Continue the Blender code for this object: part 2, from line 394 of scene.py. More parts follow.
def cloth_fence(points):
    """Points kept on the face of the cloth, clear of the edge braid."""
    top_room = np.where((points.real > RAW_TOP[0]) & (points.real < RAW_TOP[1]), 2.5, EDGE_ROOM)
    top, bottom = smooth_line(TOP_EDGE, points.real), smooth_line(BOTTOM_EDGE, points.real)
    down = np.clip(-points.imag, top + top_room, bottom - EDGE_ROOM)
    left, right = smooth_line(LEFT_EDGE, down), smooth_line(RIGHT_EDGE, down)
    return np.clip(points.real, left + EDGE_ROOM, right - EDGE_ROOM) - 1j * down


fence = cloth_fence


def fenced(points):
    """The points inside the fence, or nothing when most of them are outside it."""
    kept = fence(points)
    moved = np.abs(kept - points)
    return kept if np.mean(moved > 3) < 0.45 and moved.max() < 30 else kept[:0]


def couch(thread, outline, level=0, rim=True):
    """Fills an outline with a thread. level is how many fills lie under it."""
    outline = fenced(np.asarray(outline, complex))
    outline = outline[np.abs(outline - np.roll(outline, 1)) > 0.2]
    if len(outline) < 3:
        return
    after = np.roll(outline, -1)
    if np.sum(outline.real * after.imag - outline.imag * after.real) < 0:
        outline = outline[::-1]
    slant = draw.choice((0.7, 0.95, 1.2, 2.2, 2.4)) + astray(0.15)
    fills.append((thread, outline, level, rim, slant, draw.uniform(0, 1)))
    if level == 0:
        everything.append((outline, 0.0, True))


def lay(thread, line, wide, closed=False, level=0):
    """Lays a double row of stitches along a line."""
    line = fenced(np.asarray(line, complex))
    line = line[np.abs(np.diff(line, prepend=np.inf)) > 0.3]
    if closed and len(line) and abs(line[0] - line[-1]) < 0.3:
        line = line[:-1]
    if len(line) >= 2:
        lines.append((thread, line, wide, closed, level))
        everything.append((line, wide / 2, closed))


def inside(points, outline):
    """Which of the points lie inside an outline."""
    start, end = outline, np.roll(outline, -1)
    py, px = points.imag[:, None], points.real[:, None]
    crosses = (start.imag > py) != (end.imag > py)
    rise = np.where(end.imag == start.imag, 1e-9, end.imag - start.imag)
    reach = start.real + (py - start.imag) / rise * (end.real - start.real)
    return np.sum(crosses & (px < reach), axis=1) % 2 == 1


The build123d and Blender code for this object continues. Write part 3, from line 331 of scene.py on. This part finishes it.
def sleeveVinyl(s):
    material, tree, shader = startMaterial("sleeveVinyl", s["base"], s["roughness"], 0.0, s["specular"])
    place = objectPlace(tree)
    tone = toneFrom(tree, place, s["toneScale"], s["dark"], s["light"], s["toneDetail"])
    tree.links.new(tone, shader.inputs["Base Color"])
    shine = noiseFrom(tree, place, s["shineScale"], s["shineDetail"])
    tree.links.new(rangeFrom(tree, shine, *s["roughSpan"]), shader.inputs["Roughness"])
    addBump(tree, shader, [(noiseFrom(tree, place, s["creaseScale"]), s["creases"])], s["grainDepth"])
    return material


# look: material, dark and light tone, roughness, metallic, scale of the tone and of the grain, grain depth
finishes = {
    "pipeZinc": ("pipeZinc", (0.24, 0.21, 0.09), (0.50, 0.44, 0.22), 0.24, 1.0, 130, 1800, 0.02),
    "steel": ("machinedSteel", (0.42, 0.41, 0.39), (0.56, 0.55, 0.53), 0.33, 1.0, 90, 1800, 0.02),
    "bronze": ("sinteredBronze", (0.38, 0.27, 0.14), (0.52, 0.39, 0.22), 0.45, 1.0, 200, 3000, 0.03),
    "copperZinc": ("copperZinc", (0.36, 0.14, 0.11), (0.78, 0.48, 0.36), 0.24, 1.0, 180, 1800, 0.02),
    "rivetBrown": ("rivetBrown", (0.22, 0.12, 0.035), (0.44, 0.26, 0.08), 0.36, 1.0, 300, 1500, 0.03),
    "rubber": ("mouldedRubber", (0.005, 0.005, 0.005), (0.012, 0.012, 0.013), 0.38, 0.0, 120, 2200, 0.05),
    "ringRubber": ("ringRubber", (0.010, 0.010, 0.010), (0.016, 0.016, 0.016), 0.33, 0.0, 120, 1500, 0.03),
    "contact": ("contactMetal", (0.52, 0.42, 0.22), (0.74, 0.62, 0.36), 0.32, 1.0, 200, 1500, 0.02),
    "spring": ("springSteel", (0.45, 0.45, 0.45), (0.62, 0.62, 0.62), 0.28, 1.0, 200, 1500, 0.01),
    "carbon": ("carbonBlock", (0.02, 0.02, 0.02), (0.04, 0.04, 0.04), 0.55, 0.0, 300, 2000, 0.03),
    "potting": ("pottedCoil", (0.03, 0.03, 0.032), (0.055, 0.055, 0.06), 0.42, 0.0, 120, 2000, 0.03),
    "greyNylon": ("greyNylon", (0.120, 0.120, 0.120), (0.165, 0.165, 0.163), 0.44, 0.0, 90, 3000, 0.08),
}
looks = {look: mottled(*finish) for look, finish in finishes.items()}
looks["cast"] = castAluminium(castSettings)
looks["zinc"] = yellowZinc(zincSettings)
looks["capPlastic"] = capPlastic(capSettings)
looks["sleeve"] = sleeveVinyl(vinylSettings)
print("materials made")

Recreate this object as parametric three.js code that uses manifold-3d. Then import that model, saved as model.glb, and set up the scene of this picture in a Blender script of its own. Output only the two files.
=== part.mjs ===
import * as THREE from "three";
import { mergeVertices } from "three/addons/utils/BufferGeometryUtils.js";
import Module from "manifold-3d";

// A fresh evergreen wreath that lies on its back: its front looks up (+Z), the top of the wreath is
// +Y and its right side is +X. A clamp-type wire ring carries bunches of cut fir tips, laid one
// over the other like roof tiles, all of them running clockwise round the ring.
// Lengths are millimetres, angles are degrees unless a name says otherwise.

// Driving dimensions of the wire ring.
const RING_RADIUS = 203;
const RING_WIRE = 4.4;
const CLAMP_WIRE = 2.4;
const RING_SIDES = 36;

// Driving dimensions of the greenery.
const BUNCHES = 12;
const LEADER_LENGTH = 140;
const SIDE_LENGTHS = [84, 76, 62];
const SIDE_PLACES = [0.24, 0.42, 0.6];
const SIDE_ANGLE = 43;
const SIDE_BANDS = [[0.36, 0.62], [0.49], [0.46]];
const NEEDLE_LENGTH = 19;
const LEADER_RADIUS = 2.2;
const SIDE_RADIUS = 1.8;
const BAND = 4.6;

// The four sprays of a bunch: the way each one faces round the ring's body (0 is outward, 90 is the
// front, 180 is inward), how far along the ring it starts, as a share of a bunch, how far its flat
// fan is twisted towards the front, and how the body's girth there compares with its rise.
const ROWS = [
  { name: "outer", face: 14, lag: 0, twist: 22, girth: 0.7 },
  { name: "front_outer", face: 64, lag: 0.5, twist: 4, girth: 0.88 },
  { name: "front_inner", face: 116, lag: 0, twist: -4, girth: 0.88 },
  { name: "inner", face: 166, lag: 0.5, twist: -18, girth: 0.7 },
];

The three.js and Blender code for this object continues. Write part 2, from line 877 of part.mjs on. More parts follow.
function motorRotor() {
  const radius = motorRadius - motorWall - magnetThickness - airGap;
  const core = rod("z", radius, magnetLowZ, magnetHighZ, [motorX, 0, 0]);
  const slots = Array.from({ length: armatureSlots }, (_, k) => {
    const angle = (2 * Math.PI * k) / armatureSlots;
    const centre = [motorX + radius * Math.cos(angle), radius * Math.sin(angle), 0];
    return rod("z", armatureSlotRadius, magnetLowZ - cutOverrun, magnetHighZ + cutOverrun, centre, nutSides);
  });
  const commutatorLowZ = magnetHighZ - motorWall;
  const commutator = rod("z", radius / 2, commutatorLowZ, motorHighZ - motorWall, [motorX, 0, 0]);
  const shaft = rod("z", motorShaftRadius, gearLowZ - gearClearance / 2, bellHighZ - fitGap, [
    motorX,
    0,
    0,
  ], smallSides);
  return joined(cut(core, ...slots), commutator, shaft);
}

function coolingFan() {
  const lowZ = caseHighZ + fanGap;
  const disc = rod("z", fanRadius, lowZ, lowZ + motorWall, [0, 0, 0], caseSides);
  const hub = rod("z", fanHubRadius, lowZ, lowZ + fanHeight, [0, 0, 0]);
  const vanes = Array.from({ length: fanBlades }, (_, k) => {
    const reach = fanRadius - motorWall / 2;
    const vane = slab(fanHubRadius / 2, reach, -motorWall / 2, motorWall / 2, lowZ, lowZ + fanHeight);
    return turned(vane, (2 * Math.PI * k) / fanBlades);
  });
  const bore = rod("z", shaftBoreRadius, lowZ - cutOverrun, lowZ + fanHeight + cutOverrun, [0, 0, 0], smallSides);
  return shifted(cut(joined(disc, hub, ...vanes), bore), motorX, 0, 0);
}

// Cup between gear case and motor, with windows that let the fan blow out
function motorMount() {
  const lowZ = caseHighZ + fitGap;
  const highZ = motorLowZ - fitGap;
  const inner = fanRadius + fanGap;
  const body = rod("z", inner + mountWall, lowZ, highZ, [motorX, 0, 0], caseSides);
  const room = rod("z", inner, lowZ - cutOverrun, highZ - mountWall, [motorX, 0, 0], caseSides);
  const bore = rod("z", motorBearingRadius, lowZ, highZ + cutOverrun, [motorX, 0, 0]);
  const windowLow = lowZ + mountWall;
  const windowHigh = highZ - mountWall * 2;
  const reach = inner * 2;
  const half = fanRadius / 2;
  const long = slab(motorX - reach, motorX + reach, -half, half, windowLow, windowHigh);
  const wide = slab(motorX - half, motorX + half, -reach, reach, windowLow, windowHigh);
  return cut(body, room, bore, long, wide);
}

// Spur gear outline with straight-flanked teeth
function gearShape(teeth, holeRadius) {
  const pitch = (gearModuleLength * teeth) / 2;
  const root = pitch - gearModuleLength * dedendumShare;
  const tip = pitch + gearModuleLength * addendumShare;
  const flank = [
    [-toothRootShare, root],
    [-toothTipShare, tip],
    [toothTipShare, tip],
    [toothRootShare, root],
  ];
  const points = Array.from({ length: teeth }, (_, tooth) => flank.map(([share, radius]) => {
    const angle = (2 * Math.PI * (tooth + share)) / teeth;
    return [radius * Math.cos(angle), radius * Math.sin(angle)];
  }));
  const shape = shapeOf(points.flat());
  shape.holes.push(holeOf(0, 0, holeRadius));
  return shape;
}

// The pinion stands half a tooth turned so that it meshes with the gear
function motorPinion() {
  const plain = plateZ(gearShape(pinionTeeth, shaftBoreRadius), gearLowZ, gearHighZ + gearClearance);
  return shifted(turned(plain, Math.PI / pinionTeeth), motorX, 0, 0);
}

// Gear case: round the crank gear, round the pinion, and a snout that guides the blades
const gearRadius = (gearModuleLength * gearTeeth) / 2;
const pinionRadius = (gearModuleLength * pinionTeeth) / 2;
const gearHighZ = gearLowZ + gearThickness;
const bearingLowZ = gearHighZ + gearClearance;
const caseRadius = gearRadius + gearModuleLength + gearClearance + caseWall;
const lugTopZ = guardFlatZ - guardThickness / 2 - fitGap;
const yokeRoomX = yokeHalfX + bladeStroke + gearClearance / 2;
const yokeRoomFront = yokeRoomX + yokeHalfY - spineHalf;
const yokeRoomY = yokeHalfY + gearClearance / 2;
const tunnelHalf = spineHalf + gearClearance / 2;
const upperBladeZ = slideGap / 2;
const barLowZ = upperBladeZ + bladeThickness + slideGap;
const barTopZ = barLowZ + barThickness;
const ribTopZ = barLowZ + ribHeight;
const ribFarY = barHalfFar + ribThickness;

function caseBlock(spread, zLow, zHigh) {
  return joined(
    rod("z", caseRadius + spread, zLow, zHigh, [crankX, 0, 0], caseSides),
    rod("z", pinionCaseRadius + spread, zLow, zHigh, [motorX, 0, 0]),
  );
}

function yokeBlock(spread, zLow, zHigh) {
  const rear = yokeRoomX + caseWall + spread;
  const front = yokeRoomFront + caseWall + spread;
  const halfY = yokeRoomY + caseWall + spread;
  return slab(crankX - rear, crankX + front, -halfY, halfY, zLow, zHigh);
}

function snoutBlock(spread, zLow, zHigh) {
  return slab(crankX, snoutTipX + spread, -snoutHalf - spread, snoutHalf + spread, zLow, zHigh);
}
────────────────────
__What the task requires__
Repeat exactly the lines from the first line of the records above through the line containing "everything.append((outline, 0.0, True))", both included, and nothing else.

__Exercise output__
Continue the Blender code for this object: part 2, from line 394 of scene.py. More parts follow.
def cloth_fence(points):
    """Points kept on the face of the cloth, clear of the edge braid."""
    top_room = np.where((points.real > RAW_TOP[0]) & (points.real < RAW_TOP[1]), 2.5, EDGE_ROOM)
    top, bottom = smooth_line(TOP_EDGE, points.real), smooth_line(BOTTOM_EDGE, points.real)
    down = np.clip(-points.imag, top + top_room, bottom - EDGE_ROOM)
    left, right = smooth_line(LEFT_EDGE, down), smooth_line(RIGHT_EDGE, down)
    return np.clip(points.real, left + EDGE_ROOM, right - EDGE_ROOM) - 1j * down


fence = cloth_fence


def fenced(points):
    """The points inside the fence, or nothing when most of them are outside it."""
    kept = fence(points)
    moved = np.abs(kept - points)
    return kept if np.mean(moved > 3) < 0.45 and moved.max() < 30 else kept[:0]


def couch(thread, outline, level=0, rim=True):
    """Fills an outline with a thread. level is how many fills lie under it."""
    outline = fenced(np.asarray(outline, complex))
    outline = outline[np.abs(outline - np.roll(outline, 1)) > 0.2]
    if len(outline) < 3:
        return
    after = np.roll(outline, -1)
    if np.sum(outline.real * after.imag - outline.imag * after.real) < 0:
        outline = outline[::-1]
    slant = draw.choice((0.7, 0.95, 1.2, 2.2, 2.4)) + astray(0.15)
    fills.append((thread, outline, level, rim, slant, draw.uniform(0, 1)))
    if level == 0:
        everything.append((outline, 0.0, True))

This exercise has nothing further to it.